Landa was born in 1524, and was one of the first of his Order to come to Yucatan, where he finally became Bishop of Mérida in 1572, and died in 1579. Among the books commonly referred to for the later period is the first part (the second was never published) of Juan de Villagutierre Sotomayor’s Historia de la Conquista de la provincia de el Itza, etc., Madrid, 1701. It deals somewhat more with the spiritual and the military conquests, but writers find it important.[1244]
The latest English history of the peninsula is that by Charles St. J. Fancourt, History of Yucatan, London, 1854;[1245] but a more extended, if less agreeable, book is Ancona’s Historia de Yucatan desde la época mas remota hasta nuestros dias, published at Mérida in four volumes in 1878-1880. It gives references which will be found useful.[1246]
H. Bibliography of Mexico.—The earliest special bibliography of Mexico of any moment is that which, under the title of Catalogo de sa museo historico Indiano, is appended to Boturini Benaduci’s Idea de una nueva historia general de la America septentrional (Madrid, 1746), which was the result of eight years’ investigations into the history of Mexico. He includes a list of books, maps, and manuscripts, of which the last remnants in 1853 were in the Museo Nacional in Mexico.[1247] Of the list of New Spain authors by Eguiara y Eguren, only a small part was published in 1755 as Bibliotheca Mexicana.[1248] It was intended to cover all authors born in New Spain; but though he lived to arrange the work through the letter J, only A, B, and C were published. All titles are translated into Latin. Its incompleteness renders the bibliographical parts of Maneiro’s De Vitis Mexicanorum (1791) more necessary, and makes Beristain’s Bibliotheca Hispano-Americano Septentrional,[1249] of three volumes, published at Mexico in 1816, 1819, and 1821, of more importance than it would otherwise be. Beristain, also, only partly finished his work; but a nephew completed the publication. It has become rare; and its merits are not great, though its notices number 3,687.

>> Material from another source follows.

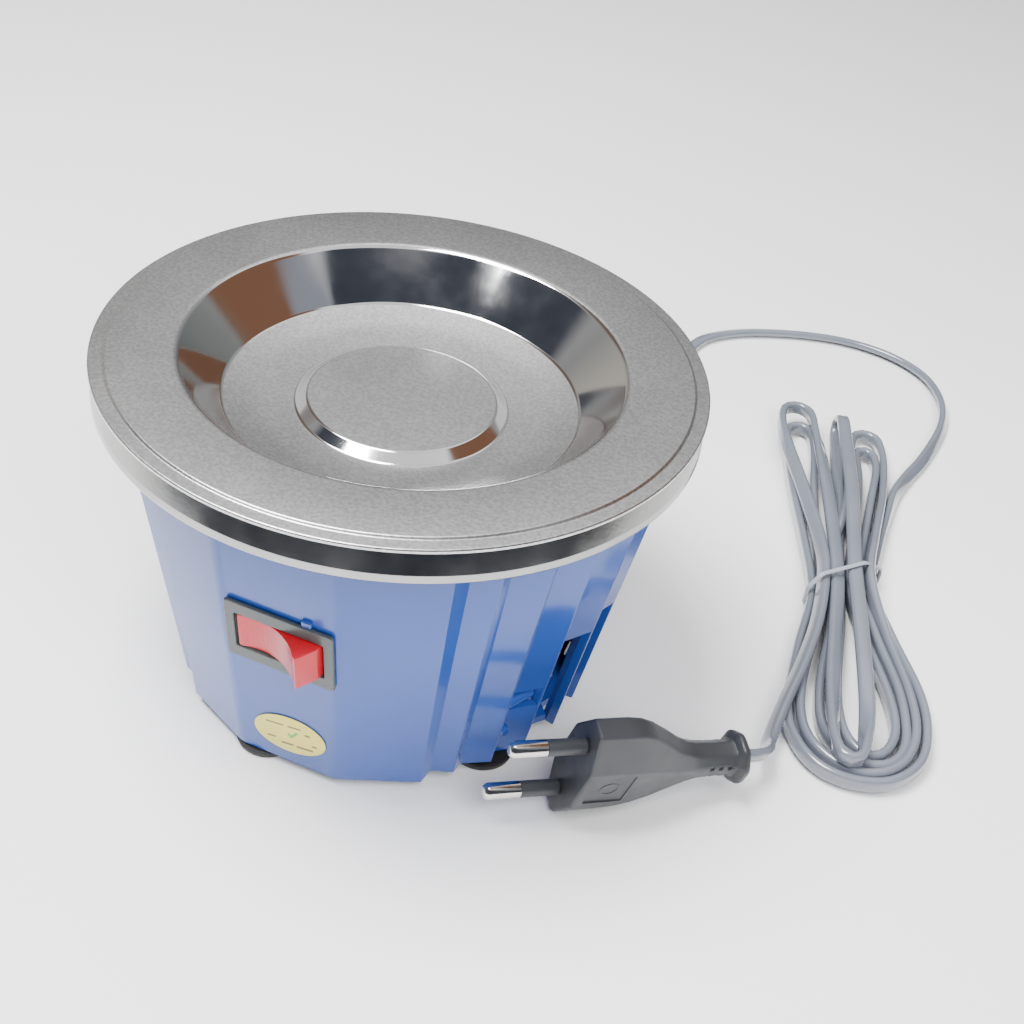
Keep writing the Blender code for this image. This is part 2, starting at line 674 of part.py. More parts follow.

Of more use to the student of the earlier history, however, is the list which Clavigero gives in his Storia del Messico published in 1780. A Jesuit, and a collector, having a book-lover’s keen scent, he surpassed all writers on the theme who had preceded him, in amassing the necessary stores for his special use. Since his day the field has been surveyed more systematically both by the general and special bibliographers. The student of early Spanish-Mexican history will of course not forget the help which he can get from general bibliographers like Brunet, from the Dictionary of Sabin, the works of Ternaux and Harrisse, the Carter-Brown Catalogue, not to speak of other important library catalogues.
The sale catalogues are not without assistance. Principal among them are the collections which had been formed by the Emperor Maximilian of Mexico,—which was sold in Leipsic in 1869 as the collection of José Maria Andrade,[1250]—and the Bibliotheca Mexicana formed by José Fernando Ramirez, which was sold in London in 1880.[1251]
All other special collections on Mexico have doubtless been surpassed by that which has been formed in San Francisco by Mr. Hubert Howe Bancroft, as a component part of his library pertaining to the western slope of America. Lists of such titles have been prefixed to his histories of Central America and of Mexico, and are to be supplemented by others as his extended work goes on. He has explained, in his preface to his Mexico (p. viii), the wealth of his manuscript stores; and it is his custom, as it was Prescott’s, to append to his chapters, and sometimes to passages of the text, considerable accounts, with some bibliographical detail, of the authorities with which he deals.[1252] Helps, though referring to his authorities, makes no such extended references to them.[1253]